Upcoming Initiatives: Based on our success in optimizing lung protective ventilation, our group is extending our platform and collaborating on several new patient safety and health system efficiency initiatives:
• Monitoring Non-Invasive Ventilation – A dashboard and alert system monitoring patients with acute respiratory failure on high-flow nasal cannula for indications for intubation (Figure 3). Patients at elevated risk of respiratory decompensation are flagged for further evaluation and escalation by the treatment team. This initiative is in a pilot at MSH.
• Optimizing Ventilator Liberation – An ML model identifying patients for early and intensive ventilator weaning to reduce ventilator-days and ICU length of stay. This predictive engine is under evaluation at MSH. This work is also academically impactful with presentations at the ATS International Conference, the SCCM Critical Care Congress, and a manuscript in Bioengineering4–7.
Conclusions: Respiratory Insights has resulted in sustained long-term improvements in the delivery of LPV across the health system to levels far above peer institutions and facilitated precision management of mechanical ventilation with driving pressure guided ventilator adjustment. Further work will span the entire gamut of respiratory failure, from optimizing non-invasive respiratory support, optimizing ventilator settings, and facilitating liberation from the ventilator. Critically ill patients with respiratory failure on invasive and non-invasive life support are among the most vulnerable under our care. This team collaboration exemplifies Mount Sinai as a learning health system, translating continuous data into actionable insights and improving patient care.
References
1. Tandon P, Nguyen K-A-N, Raut G, et al. Impact of a Real-Time Ventilator Management Dashboard With Alerts: Sustained Hospital-Wide Improvement in Lung Protective Ventilation. CHEST Crit Care 2025;3(4):100167.

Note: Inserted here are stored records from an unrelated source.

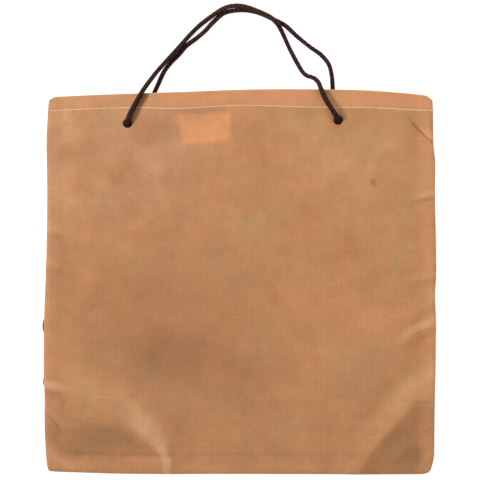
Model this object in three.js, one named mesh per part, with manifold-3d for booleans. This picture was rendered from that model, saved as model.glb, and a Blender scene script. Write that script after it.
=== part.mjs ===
// Flat cloth gift bag: a plain non-woven back panel sewn along three sides to a
// tapestry front panel, with two braided cord handles knotted inside the mouth.
// The bag lies on its tapestry side. Millimetres, +Z up. X runs across the bag,
// +Y towards the mouth, and the origin is the centre of the underside of the
// two panels, on the surface that the bag rests on.
import * as THREE from 'three';
import { mergeVertices } from 'three/addons/utils/BufferGeometryUtils.js';
import Module from 'manifold-3d';

// ---------------------------------------------------------------- dimensions
const PLAIN_THICKNESS = 1.2;      // non-woven cloth, with its bonded loft
const TAPESTRY_THICKNESS = 1.4;   // woven tapestry cloth
const GAP = 0.64;                 // between the two panels where they are sewn together
const SEAM_ROOM = 2.2;            // seam allowances turned inside hold the panels apart
const SEAM_REACH = 3.5;           // how quickly the panels part beside the seam
const PUFF = 3.3;                 // air left in the middle of the empty bag
const PUFF_SIDE = 55;             // distance from a side seam to the full puff
const PUFF_BOTTOM = 60;           // distance from the bottom seam to the full puff
const MOUTH_GAPE = 1.4;           // the mouth stands a little further open
const MOUTH_REACH = 60;
const EDGE_CURL = 0.9;            // the sewn edges lift off the surface
const CURL_REACH = 12;
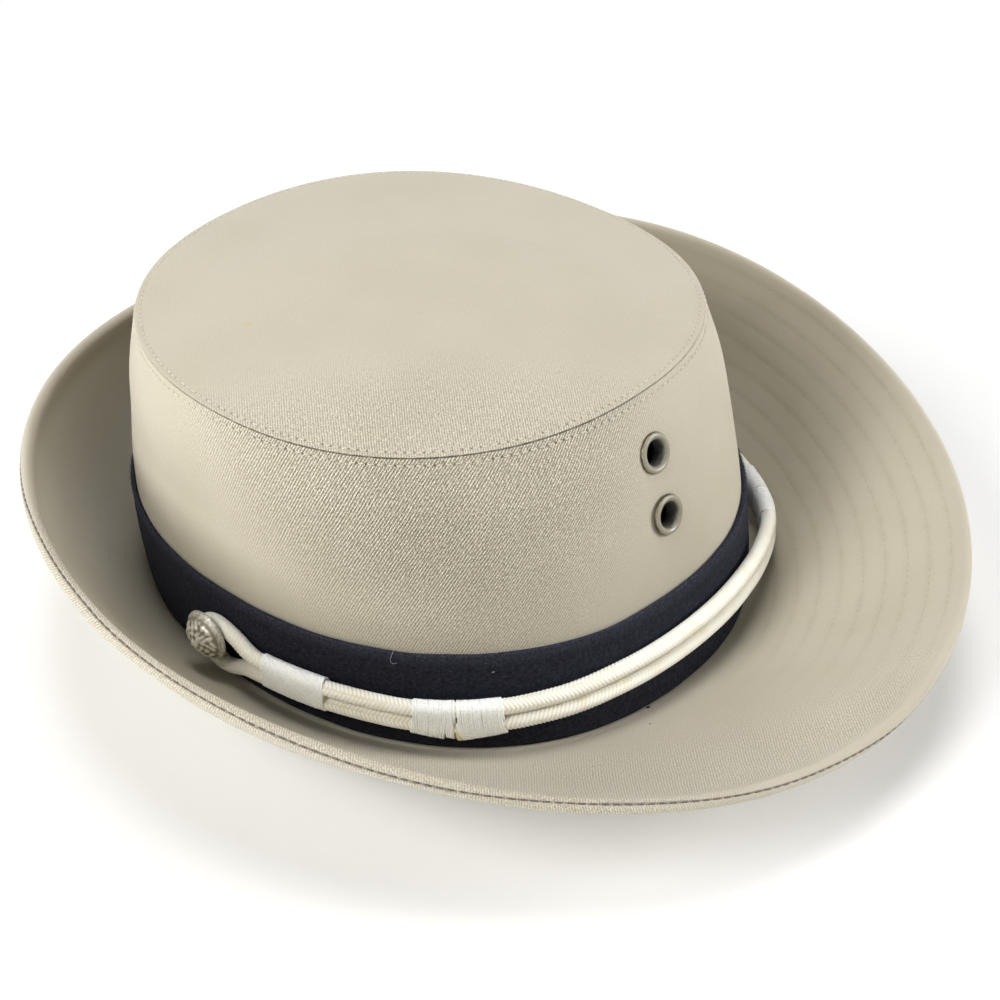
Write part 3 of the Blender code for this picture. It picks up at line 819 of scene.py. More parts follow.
def side_face(angle, below, lift=0.0):
    """Points of the crown's side at a distance below the tip's seam."""
    top = seam_height(angle)
    height = top - below
    out = seam_dips(below) + crown_lumps(angle, height / top) + lift
    back_seam = bell((math.pi - np.abs(angle)) * BASE_HALF_LENGTH, 0.0, 0.0005)
    out = out - BACK_SEAM_DIP * back_seam * ease(below, 0.0, 0.002)
    for middle in eyelet_heights():
        reach = np.linalg.norm(wall_point(angle, height) - wall_point(0.0, middle), axis=-1)
        out = out - EYELET_DIMPLE * (1 - ease(reach, EYELET_DIAMETER / 2, EYELET_DIAMETER / 2 + 0.005))
    return wall_point(angle, height, out)


def turned_place(angle, height, out=0.0):
    """The frame of a turned piece whose axis stands square on the crown's wall."""
    point = Vector(wall_point(angle, height, out))
    axis = Vector(wall_axis(angle, height))
    return Matrix.Translation(point) @ axis.to_track_quat("Z", "Y").to_matrix().to_4x4()


def turned_grid(profile, sides):
    """Points of a turned shape about Z from (radius, height) pairs."""
    turn = math.tau * np.arange(sides) / sides
    radius, height = np.asarray(profile).T
    return np.stack([radius[:, None] * np.cos(turn), radius[:, None] * np.sin(turn),
                     np.repeat(height[:, None], sides, 1)], -1)


def cut_eyelet_holes(side):
    cutters = []
    radius = EYELET_BORE / 2 + EYELET_METAL + GAP
    for height in eyelet_heights():
        profile = [(radius, -3 * CROWN_CLOTH), (radius, CROWN_CLOTH)]
        mesh = sheet_mesh("eyelet_hole", turned_grid(profile, 64), caps=True, place=turned_place(0.0, height))
        cutters.append(add_object("eyelet_hole", mesh))
        cut = side.modifiers.new("eyelet_hole", "BOOLEAN")
        cut.operation = "DIFFERENCE"
        cut.solver = "EXACT"
        cut.object = cutters[-1]
    evaluated = side.evaluated_get(bpy.context.evaluated_depsgraph_get())
    mesh = bpy.data.meshes.new_from_object(evaluated)
    side.modifiers.clear()
    side.data = mesh
    for cutter in cutters:
        bpy.data.objects.remove(cutter)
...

2. Tandon P, Nguyen K -a.-N, Raut G, et al. Multicenter Deployment of a Real-time Ventilator Management Dashboard With Alerts: Sustained Improvement in Lung Protective Ventilation in 5 Hospital Centers [Internet]. In: C22. CLINICAL AND TRANSLATIONAL STUDIES IN MECHANICAL VENTILATION. American Thoracic Society; 2023 [cited 2026 Jan 22]. p. A4572–A4572.
3. Tandon P, Nguyen K -a.-N, Rajendran M, et al. Deployment, Adoption, and Clinical Impact of a Real-Time Ventilator Management Dashboard [Internet]. In: TP55. TP055 MECHANICAL VENTILATION, ICU MANAGEMENT, AND CV. American Thoracic Society; 2021 [cited 2026 Jan 22]. p. A2815–A2815.
4. Tandon P, Nguyen K-A-N, Edalati M, et al. Development and Validation of a Deep Learning Classifier Using Chest Radiographs to Predict Extubation Success in Patients Undergoing Invasive Mechanical Ventilation. Bioengineering 2024;11(6):626.
5. Nguyen K-A-N, Tandon P, Edalati M, Kia A. 360: A DEEP LEARNING MODEL USING CHEST X-RAYS TO PREDICT REINTUBATION RISK IN CRITICAL CARE. Crit Care Med 2024;52(1):S154.
6. Tandon P, Cheng F-Y, Cheetirala SN, Parchure P, Levin M, Kia A. Predicting Readiness to Liberate from Mechanical Ventilation Using Machine Learning: Development and Retrospective Validation [Internet]. In: TP54. TP054 MECHANICAL VENTILATION. American Thoracic Society; 2021 [cited 2021 Oct 28]. p. A2757–A2757.
7. Shpiner A, Chandra S, Zietlow E, et al. Evaluation of User Attitudes Affecting Adoption of a Machine Learning Decision Support Tool for Ventilator Weaning. Am J Respir Crit Care Med 2025;211(Abstracts):A5577–A5577.